Der Schütze floh und stellte sich später der Polizei. Den Polizisten, die ihn festnahmen und mit aufs Revier nahmen sagte er nach Angaben der Richterin: "Jetzt habe ich wegen dieser Schlampe mein Leben versaut." Im Prozess habe er das Tatgeschehen weitgehend eingeräumt. Allerdings habe er angegeben, er habe die Mutter nicht töten, sondern ihr nur Angst einjagen wollen. Die Strafkammer ging von einem bedingten Tötungsvorsatz aus. Das Mordmerkmal der Heimtücke sei erfüllt. Die elfeinhalb Jahre bezeichnete Woitas als "eine erhebliche Strafe". Staatsanwaltschaft und Nebenklage hatten lebenslang gefordert, der Verteidiger nur fünf Jahre.

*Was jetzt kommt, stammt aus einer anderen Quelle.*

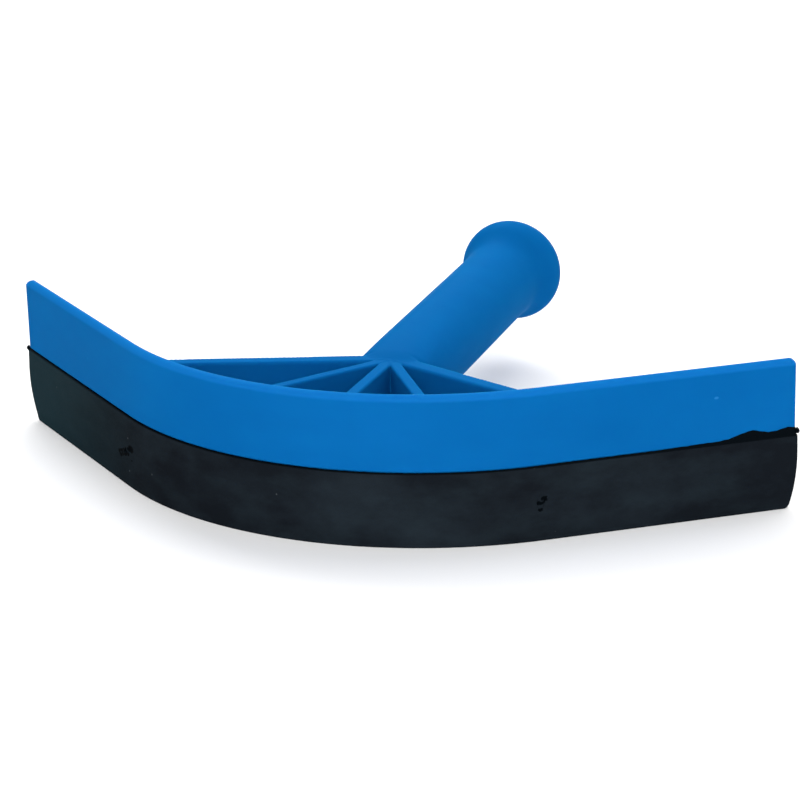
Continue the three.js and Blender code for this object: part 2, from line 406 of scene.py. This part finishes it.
def mesh_from(name, points, faces):
    """A smooth-shaded mesh, from points in design-frame millimetres."""
    mesh = bpy.data.meshes.new(name)
    mesh.from_pydata(((points + SHIFT) * MM).tolist(), [], [tuple(f) for f in faces])
    mesh.validate()
    mesh.polygons.foreach_set("use_smooth", [True] * len(mesh.polygons))
    mesh.update()
    return mesh


def add_piece(name, mesh, node, material):
    """Puts a mesh in the scene in the place of a CAD node."""
    piece = bpy.data.objects.new(name, mesh)
    bpy.context.scene.collection.objects.link(piece)
    mesh.materials.append(material)
    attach(piece, "root")
    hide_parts(node)
    return piece


def thinned(mesh, ratio):
    """The mesh with fewer triangles where it is flat."""
    holder = bpy.data.objects.new("holder", mesh)
    bpy.context.scene.collection.objects.link(holder)
    thin = holder.modifiers.new("thin", "DECIMATE")
    thin.ratio = ratio
    seen = holder.evaluated_get(bpy.context.evaluated_depsgraph_get())
    made = bpy.data.meshes.new_from_object(seen)
    bpy.data.objects.remove(holder)
    return made


def points_of(mesh):
    """A mesh's vertices in design-frame millimetres."""
    flat = np.empty(len(mesh.vertices) * 3, np.float32)
    mesh.vertices.foreach_get("co", flat)
    return flat.reshape(-1, 3).astype(float) / MM - SHIFT


def body_mesh():
    """The blue moulding's mesh, with its points and normals from the field itself."""
    cell = CELL
    low, high = (np.array(corner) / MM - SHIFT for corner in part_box("scraper_body"))
    low, high = low - GRID_MARGIN, high + GRID_MARGIN
    points, quads = surface_nets(sampled(body_field, low, high, cell), low, cell)
    for _ in range(RELAX_ROUNDS):
        points = settle(body_field, relax(points, quads), 1)
    mesh = mesh_from("body", settle(body_field, points), quads)
    mesh = thinned(mesh, KEPT_SHARE)
    at = settle(body_field, points_of(mesh), 1)
    mesh.vertices.foreach_set("co", ((at + SHIFT) * MM).astype(np.float32).ravel())
    slope = gradient(body_field, at)
    slope /= np.linalg.norm(slope, axis=1, keepdims=True)
    mesh.normals_split_custom_set_from_vertices(slope.tolist())
    return mesh


# ---------- rubber lip as a swept section ----------
# How high the flash rose over the band's front, at developed distances from the middle.
FLASH_AT = (-171, -168, -150, -60, 0, 70, 85, 120, 137, 144, 147, 152, 155.5, 161, 164, 168, 171)
FLASH_RISE = (0.7, 0.45, 0.3, 0.3, 0.3, 0.3, 0.65, 0.7, 1.1, 1.25, 1.6, 3.1, 3.7, 2.4, 2.5, 3.4, 3.0)
FLASH_BEAD = (168.2, 28.6)
BEAD_R = 0.75
# The gates, where the mould was filled: developed distance and height.
LEFT_GATE = (-84.0, 12.7)
RIGHT_GATE = (81.3, 13.2)
RIGHT_GROOVE = (1.25, 2.1)      # radii of the right gate's groove, along and up
# The ridges and the pit of the torn left gate: how far each stands out, its place from the gate
# along and up, how much its height is squashed, and its width.
SCAR = (
    (0.42, -1.2, -0.6, 1.6, 0.8),
    (0.4, 0.6, 0.7, 1.3, 0.7),
    (0.35, 2.0, 1.2, 1.0, 0.55),
    (0.3, -2.4, -0.9, 1.0, 0.5),
    (-0.5, 0.0, -0.1, 1.0, 0.5),
)
# Painted shade in the torn gates' ridges, pits and grooves, as dark marks: developed distance,
# height, and how far each reaches along and up.
GATE_SHADE_MARKS = (
    (-80.5, 14.3, 2.6, 1.5),
    (-82.4, 13.6, 1.8, 0.9),
    (-84.3, 13.0, 1.9, 1.0),
    (-86.2, 12.3, 1.8, 0.9),
    (-88.1, 11.6, 1.7, 0.9),
    (-90.0, 11.0, 1.5, 0.8),
    (-83.0, 11.9, 1.6, 0.8),
    (-85.0, 11.3, 1.7, 0.9),
    (-87.0, 10.7, 1.7, 0.9),
    (-88.8, 10.1, 1.6, 0.9),
    (-79.8, 10.2, 1.0, 0.7),
    (82.4, 14.3, 1.0, 1.4),
    (80.9, 13.2, 1.4, 0.9),
    (80.9, 10.8, 1.1, 0.7),
)
# Where the sections stand closer together: developed distance, and how far to each side.
CLOSE_SECTIONS = (
    (LEFT_GATE[0], 5),
    (RIGHT_GATE[0], 3.5),
    (157, 12),
)
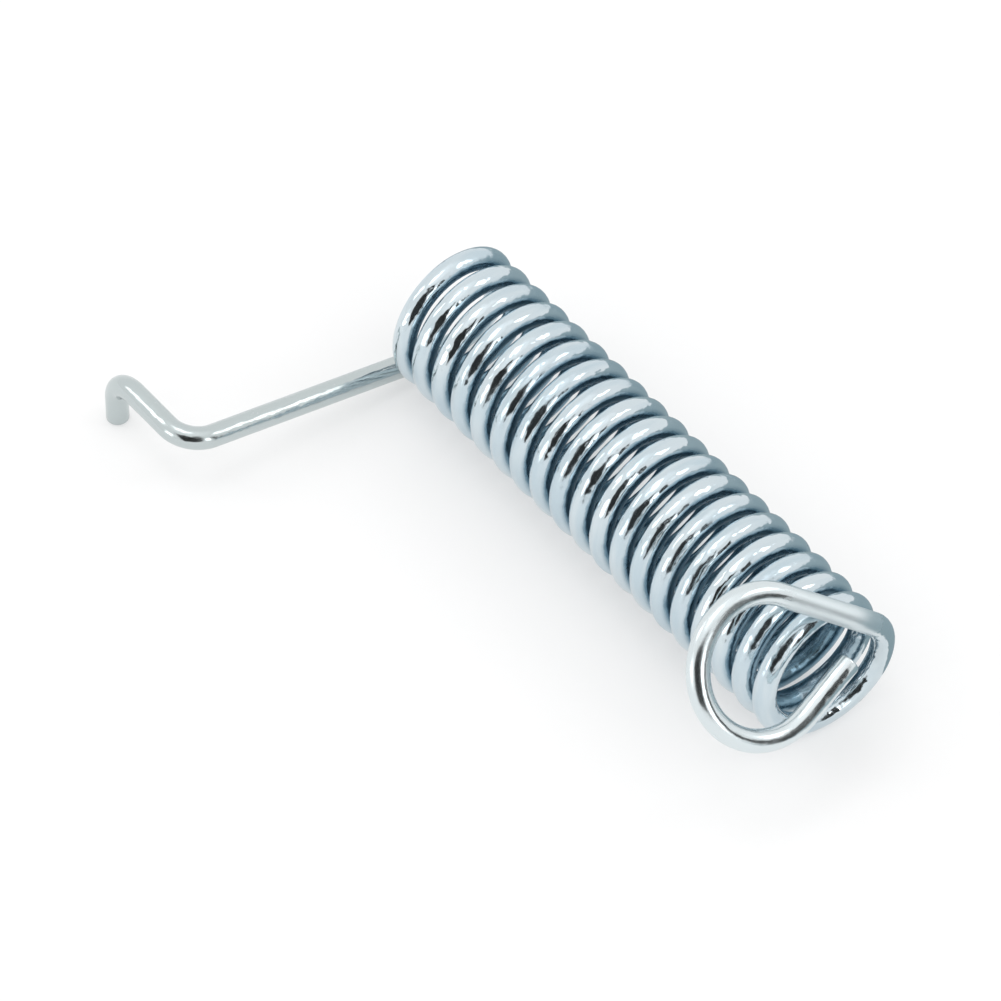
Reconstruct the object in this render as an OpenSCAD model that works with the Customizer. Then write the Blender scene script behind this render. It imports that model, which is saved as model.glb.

Woitas ermahnte den Angeklagten, die Haftzeit für eine Sozialtherapie zu nutzen. Sonst werde er eine ähnliche Straftat erneut begehen. Ein Gutachter habe eine Persönlichkeitsstörung mit narzisstischen Anteilen festgestellt. Sie habe nicht den Eindruck, dass sich der Angeklagte in irgendeiner Weise mit der Tat auseinandergesetzt habe. "Ich halte Sie für hochgefährlich", sagte Woitas. Der 24-Jährige schaute sie bei der Urteilsverkündung aufmerksam an, ohne eine Regung zu zeigen. Das Urteil ist noch nicht rechtskräftig.